Multichannel Combining

The devices just described allow us to multiplex different operators using different RF
channels onto shared RF hardware (the antenna). In addition, we need to separate RF
channels within the base station transceiver. If a single channel is placed through a
power amplifier, the amount of linearity required depends on the modulation used.
For example, constant envelope GSM can tolerate a nonlinearity of >-20 dBc. Nonconstant
envelope modulation typically needs a linearity of <-45 dBc.
As sufficient linearity over multichannel system bandwidths have been difficult
(read: technical and financial) to achieve, a separate PA has been used for each channel
and combining is performed after amplification. Typically two choices of combining are
considered—wideband hybrid combining and narrowband cavity filter combining.

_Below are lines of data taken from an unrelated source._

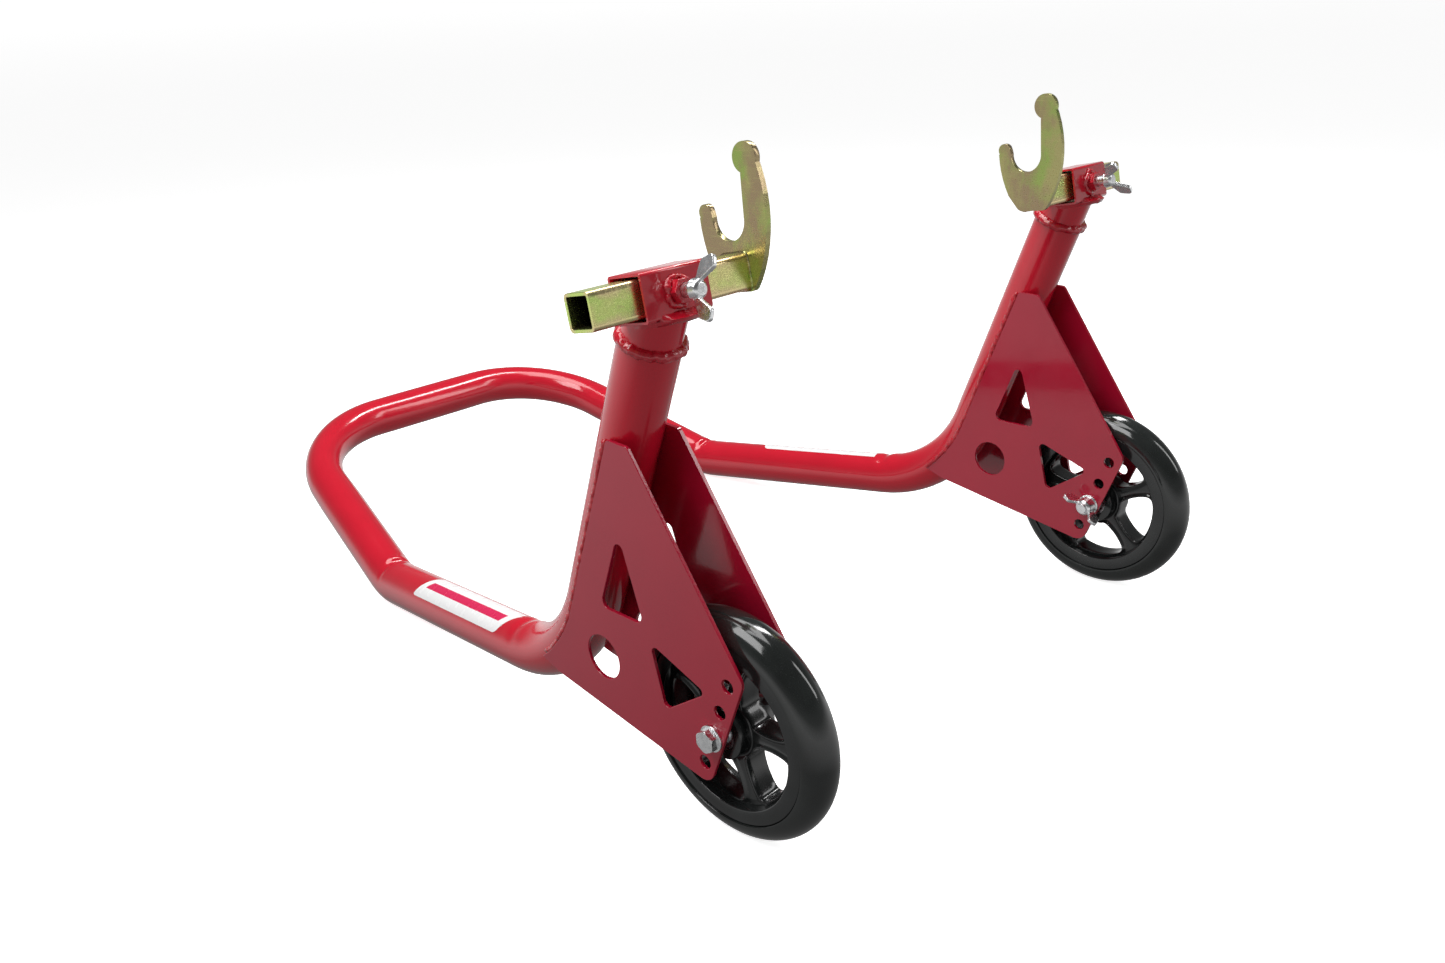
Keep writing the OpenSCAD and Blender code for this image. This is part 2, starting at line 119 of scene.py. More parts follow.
class StandColours(bpy.types.PropertyGroup):
    frame_red: FloatVectorProperty(
        name="Frame red", description="Powder coat of the tube, sleeves and welds",
        default=(0.60, 0.008, 0.026), min=0, max=1, subtype="COLOR")
    plate_red: FloatVectorProperty(
        name="Plate red", description="Powder coat of the fork plates",
        default=(0.43, 0.007, 0.032), min=0, max=1, subtype="COLOR")
    passivate_yellow: FloatVectorProperty(
        name="Passivate yellow", description="Main colour of the yellow zinc plating",
        default=(0.56, 0.52, 0.22), min=0, max=1, subtype="COLOR")
    passivate_green: FloatVectorProperty(
        name="Passivate green", description="Green clouds in the yellow zinc plating",
        default=(0.42, 0.58, 0.15), min=0, max=1, subtype="COLOR")
    passivate_pink: FloatVectorProperty(
        name="Passivate pink", description="Pink-brown clouds and borders in the yellow zinc plating",
        default=(0.58, 0.43, 0.26), min=0, max=1, subtype="COLOR")
    zinc: FloatVectorProperty(
        name="Zinc", description="Bright zinc of the screws, nuts and washers",
        default=(0.93, 0.94, 0.95), min=0, max=1, subtype="COLOR")
    rim_black: FloatVectorProperty(
        name="Rim black", description="Moulded plastic of the rims",
        default=(0.014, 0.016, 0.016), min=0, max=1, subtype="COLOR")
    tyre_black: FloatVectorProperty(
        name="Tyre black", description="Glossy rubber of the tyres",
        default=(0.016, 0.019, 0.018), min=0, max=1, subtype="COLOR")
    label_red: FloatVectorProperty(
        name="Label red", description="Stripe on the side labels",
        default=(0.70, 0.02, 0.10), min=0, max=1, subtype="COLOR")


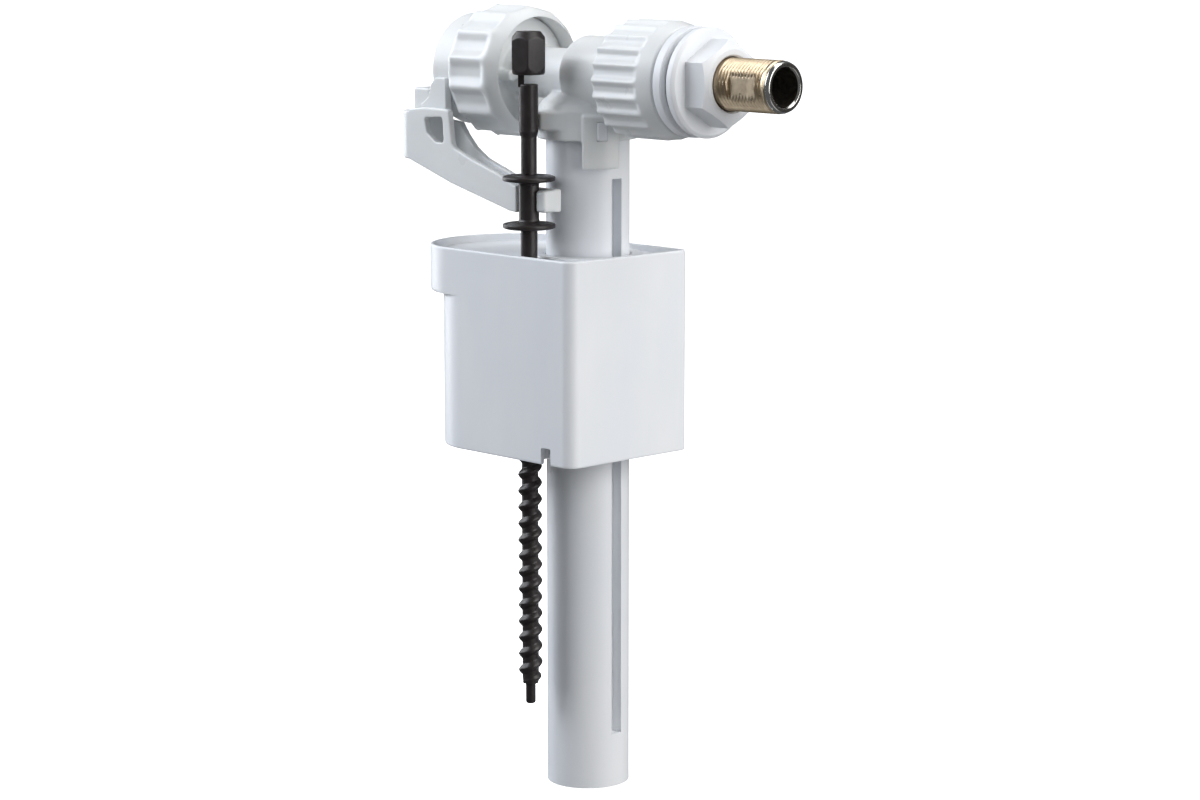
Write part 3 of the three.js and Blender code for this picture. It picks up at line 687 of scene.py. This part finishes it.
def spindle():
    low, high = span("spindle")
    foot = THREAD["top"] - THREAD["pitch"] * THREAD["turns"]
    at = (*SPINDLE_AT, 0)
    head = prism("spindle_skin", "z", polygon(6, HEX["flats"] / math.sqrt(3), HEX["turned_deg"]),
                 HEX["foot"], high.z)
    shift(head, at)
    dome = turned("dome", "z", soft([
        (0, HEX["foot"]), (5, HEX["foot"]), (6.2, HEX["foot"] + 2.6), (6.2, high.z - 3), (3.9, high.z),
        (0, high.z)]), at)
    combine(head, "INTERSECT", dome)
    rounded(head, 0.3, over_deg=20)
    web = block("web", (1.4, -1.3, -3), (3.4, 1.3, 2), 0.2)
    spin(web, HEX["web_deg"])
    shift(web, at)
    shaft = turned("shaft", "z", soft([
        (0, low.z), (1.65, low.z, 0.7), (1.65, foot - 1), (2.4, foot), (2.4, THREAD["top"] + 1),
        (2.75, THREAD["top"] + 6, 3), (2.75, -49.5), (2.2, -49.5), (2.2, -31), (2.6, -31), (2.6, -19, 2),
        (SPINDLE_R, -17.5, 2), (SPINDLE_R, -2, 0.5), (0, -2)]), at, 48)
    fuse(head, web, shaft, helix(foot, at))
    return stand_for(head, "spindle")


def helix(foot, at):
    """A round-crested screw thread: one grid whose radius follows the turn."""
    t = angles(48)
    top = THREAD["top"]
    steps = THREAD["turns"] * 22
    rings = []
    for z in np.linspace(foot - 1, top + 1, steps):
        phase = (z - foot) / THREAD["pitch"] - t / TAU
        off = (phase - np.round(phase)) * THREAD["pitch"]
        bump = THREAD["wire"] * (1 - np.clip(np.abs(off) / THREAD["flank"], 0, 1) ** 1.5)
        fade = ease(z, foot - 1, foot + 2) * (1 - ease(z, top - 2, top + 1))
        radius = THREAD["core"] - 0.15 + (bump + 0.15) * fade
        rings.append(along("z", radius * np.cos(t), radius * np.sin(t), z) + np.array(at))
    return loft("helix", rings, closed=False, sharp_deg=60)


def lever_collar():
    """Two round flanges on one sleeve, each the other's mirror image."""
    low, high = span("lever_collar")
    r = (high.x - low.x) / 2
    bore, disc, sleeve = 2.5, 2.6, 3.3
    flange = [  # radius, height above the flange's outer face, radius of the corner
        (bore, 0, 0.2), (sleeve + 1.2, 0, 1), (r - 1, 0.3, 1), (r, 0.7, 0.5), (r, 1.9, 0.5),
        (r - 1.2, 2.2, 1), (sleeve + 0.2, disc, 0.6), (sleeve, disc + 0.8, 0.5)]
    outline = soft([(a, low.z + rise, corner) for a, rise, corner in flange]
                   + [(a, high.z - rise, corner) for a, rise, corner in flange[::-1]])
    return stand_for(turned("lever_collar_skin", "z", outline, (*SPINDLE_AT, 0), 72), "lever_collar")


# ---------------------------------------------------------------- float

FLOAT = {"low_end": -54, "end_depth": 23, "rim_wall": 1.3, "plate": -60, "lip": -72.9, "wall": 1.5,
         "near_r": 4.2, "far_r": 3.0, "well_r": 6.4, "well_bore": 5.6}
NOTCH = {"x0": 8.6, "x1": 13.2, "height": 5.6}
SLEEVE_R = 16.5
KEY_HALF = 1.7


def float_ring(end, inset, z):
    """The float's outline at a height: square to the inlet side, rounded at the lever side."""
    low, high = span("float")
    right, near, far = high.x - inset, low.y + inset, high.y - inset
    near_r, far_r = max(FLOAT["near_r"] - inset, 0.3), max(FLOAT["far_r"] - inset, 0.3)
    corner = np.linspace(0, math.pi / 2, 9)
    end_turn = np.linspace(math.pi / 2, 3 * math.pi / 2, 41)
    hub = end + FLOAT["end_depth"]
    x = np.concatenate([right - near_r + near_r * np.sin(corner), right - far_r + far_r * np.cos(corner),
                        hub + (FLOAT["end_depth"] - inset) * np.cos(end_turn)])
    y = np.concatenate([near + near_r - near_r * np.cos(corner), far - far_r + far_r * np.sin(corner),
                        (near + far) / 2 + (far - near) / 2 * np.sin(end_turn)])
    return along("z", x, y, z)


def float_body():
    low, high = span("float")
    lip_end, low_end = low.x, FLOAT["low_end"]
    foot, rim, wall, lip = low.z, high.z, FLOAT["wall"], FLOAT["lip"]
    inner, plate = FLOAT["rim_wall"], FLOAT["plate"]
    stations = [  # left end, distance in from the outline, height
        (lip_end, inner + 1.5, plate), (lip_end, inner + 0.4, plate + 0.1), (lip_end, inner, plate + 0.6),
        (lip_end, inner, rim - 0.4), (lip_end, inner - 0.12, rim - 0.12), (lip_end, inner - 0.35, rim),
        (lip_end, 0.55, rim), (lip_end, 0.2, rim - 0.12), (lip_end, 0.04, rim - 0.4),
        (lip_end, 0, rim - 0.8), (lip_end, 0, lip + 1.3), (lip_end + 0.15, 0, lip + 0.6),
        (lip_end + 0.5, 0, lip + 0.15), (lip_end + 1, 0, lip), (low_end - 0.6, 0, lip),
        (low_end, 0, lip - 0.6), (low_end, 0, lip - 1.2),
        (low_end, 0, foot + 0.8), (low_end, 0.05, foot + 0.4), (low_end, 0.2, foot + 0.1),
        (low_end, 0.5, foot), (low_end, wall - 0.3, foot), (low_end, wall, foot + 0.3),
        (low_end, wall, lip - 1), (low_end, wall, lip + wall), (lip_end, wall, lip + wall),
        (lip_end, wall, plate - wall - 0.6), (lip_end, wall + 0.6, plate - wall)]
    shell = loft("float_skin", [float_ring(*s) for s in stations], closed=False)
    at = (*SPINDLE_AT, 0)
    well_bore, well_r, well_top = FLOAT["well_bore"], FLOAT["well_r"], plate - 0.5
    well = turned("well", "z", soft([
        (well_bore, foot, 0.3), (well_r, foot, 0.3), (well_r, well_top), (well_bore, well_top)]), at, 64)
    carve(shell, rod("sleeve_way", "z", SLEEVE_R + GAP, plate - 4, plate + 1, steps=96),
          rod("spindle_way", "z", 4.7, plate - 4, plate + 1, at),
          block("notch", (NOTCH["x0"], low.y - 1, foot - 1),
                (NOTCH["x1"], low.y + wall + 1, foot + NOTCH["height"]), 0.6))
    fuse(shell, well)
    return stand_for(shell, "float")


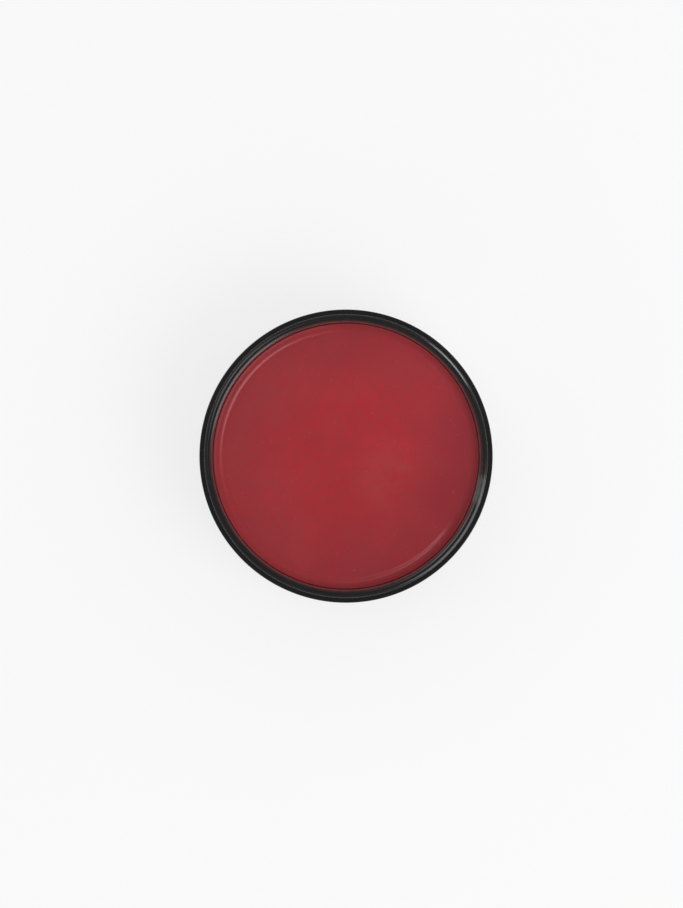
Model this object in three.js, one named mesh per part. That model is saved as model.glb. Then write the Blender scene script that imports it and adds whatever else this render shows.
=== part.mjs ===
// A shallow round paint jar, open: a moulded pot with a rounded lip and a ledge for a slip-on lid,
// the cake of paint poured into it, and the round label stuck into the recess under its base.
// Millimetres, +Z up. The origin is the centre of the base, on the surface the jar stands on.

import * as THREE from "three";

// Driving dimensions
const HEIGHT = 20; // table to the top of the lip
const BODY_RADIUS = 27.5; // outside, at the ledge
const BASE_RADIUS = 26.7; // outside, where the rounded bottom edge begins
const LEDGE_HEIGHT = 13; // where a lid's skirt comes down to
const NECK_RADIUS = 26.3;
const LIP_RADIUS = 26.55; // outside of the lip bead, which a lid clicks over
const LIP_MIDDLE_RADIUS = 25.82; // where the lip is highest
const MOUTH_RADIUS = 24.93; // inside, just below the lip
const WELL_RADIUS = 24.75; // inside, at the floor
const FLOOR_THICKNESS = 1.5;
const PAINT_LEVEL = 18.2; // flat middle of the paint
const LABEL_RADIUS = 20.5;
const LABEL_THICKNESS = 0.15;

// Smaller features of the pot
const BASE_ROUND = 1.6; // outer edge at the table
const FOOT_RING_INNER = 23.1;
const RECESS_RADIUS = 22.6;
const RECESS_DEPTH = 0.7;
const RECESS_EASE = 0.15; // eased inner edge of the foot ring
const BODY_BAND = 1; // upright band under the ledge, above the tapering wall
const LEDGE_ROUND = 0.12;
const NECK_ROOT_ROUND = 0.25;
const LIP_CROWN = 1.45; // radius of the lip's gently rounded top
const LIP_OUTER_CORNER = 0.13;
const LIP_INNER_CORNER = 0.4;
const LIP_LAND_HALF = 0.15; // half width of the flat along the very top
const LIP_DEPTH = 1.1; // from the top of the lip to the foot of its upright sides
const BEAD_UNDERCUT = 0.3; // height of the slope from the bead back to the neck
const WELL_ROUND = 1.5; // where the wall meets the floor inside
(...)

The advantage of a wideband combiner is that it needs no retuning for channel
additions. The disadvantage is that it has high loss. The disadvantage of a narrowband
cavity filter is that it requires retuning with changes in band planning. The advantage
is that it has relatively low loss.
If sufficient linearity is available, such that intermodulation products (even at base
station powers) are dramatically low (<-75 dBc), then combining may take place at low
power, as shown in Figure 13.17 before the multicarrier amplifier. Given sufficient linearity,
even multistandard combining may be used—for example, CDMA and AMPS
or PCS1900, GSM and CDMA1900 in geographic proximity.
Cost and size constraints are making vendors move relatively quickly to linear
amplifier solutions and baseband selectivity. The counter argument is to find a way of
improving the Q of the RF filters used and relaxing baseband processor overhead (for
example, the DSP overhead involved in PApredistortion and linearization). This is one
of the rationales for superconductivity filters.